Week 2: My Number Application Apply for your My Number card (マイナンバーカード) at the ward office. The card itself takes 3–4 weeks to arrive. You will receive a notification postcard at your registered address when it is ready for pickup.
Week 3: Bank Account With your Residence Card and passport, visit Japan Post Bank (ゆうちょ銀行) or an ATM branch of your chosen bank. Japan Post Bank is the most accessible for new arrivals. Rakuten Bank online requires a Japanese phone number (easily obtained beforehand via IIJmio SIM). Having a bank account unlocks: direct salary deposit, rental payments, utility autodebit, and crypto exchange access.
Week 4–5: Health Insurance If employed by a Japanese company, your shakai hoken (社会保険) — employer-sponsored health insurance and pension — will be enrolled by HR during your onboarding. Confirm enrollment within your first month.

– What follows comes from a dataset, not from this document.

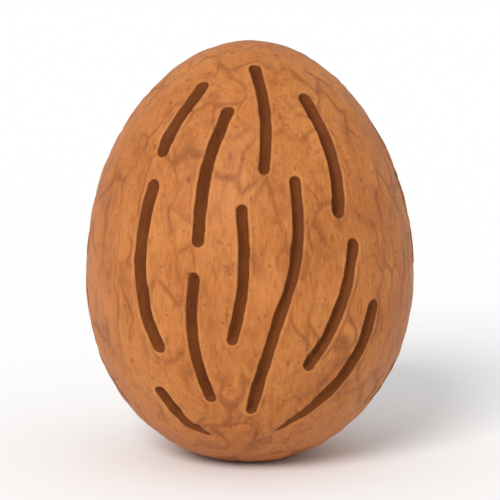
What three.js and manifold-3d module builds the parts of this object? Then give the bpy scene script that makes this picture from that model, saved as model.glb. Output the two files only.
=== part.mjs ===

If self-employed or between jobs, enroll in kokumin kenko hoken (国民健康保険, national health insurance) at your ward office. Premium is income-based; approximate ¥20,000–50,000/month for a single mid-income earner.
Month 2–3: Japanese Language Baseline Even basic Japanese dramatically improves daily life quality and work integration. Enroll in Japanese language classes (municipal ward offices often offer subsidized classes for foreign residents at ¥5,000–10,000 for 10-week sessions), set your phone to Japanese, and begin consuming Japanese media. The investment compounds — every month of Japanese ability is worth months of administrative friction reduction.
Japan rewards prepared movers. The administrative setup is bureaucratic but not impenetrable, and the payoff — living in one of the world's most livable, safe, and stimulating cities — justifies the friction many times over. The keys are sufficient cash reserves, patience for the sequenced bureaucracy, and a genuine openness to Japan's culture rather than a resistance to its differences.
Data as of March 2026. Regulations change — verify before acting.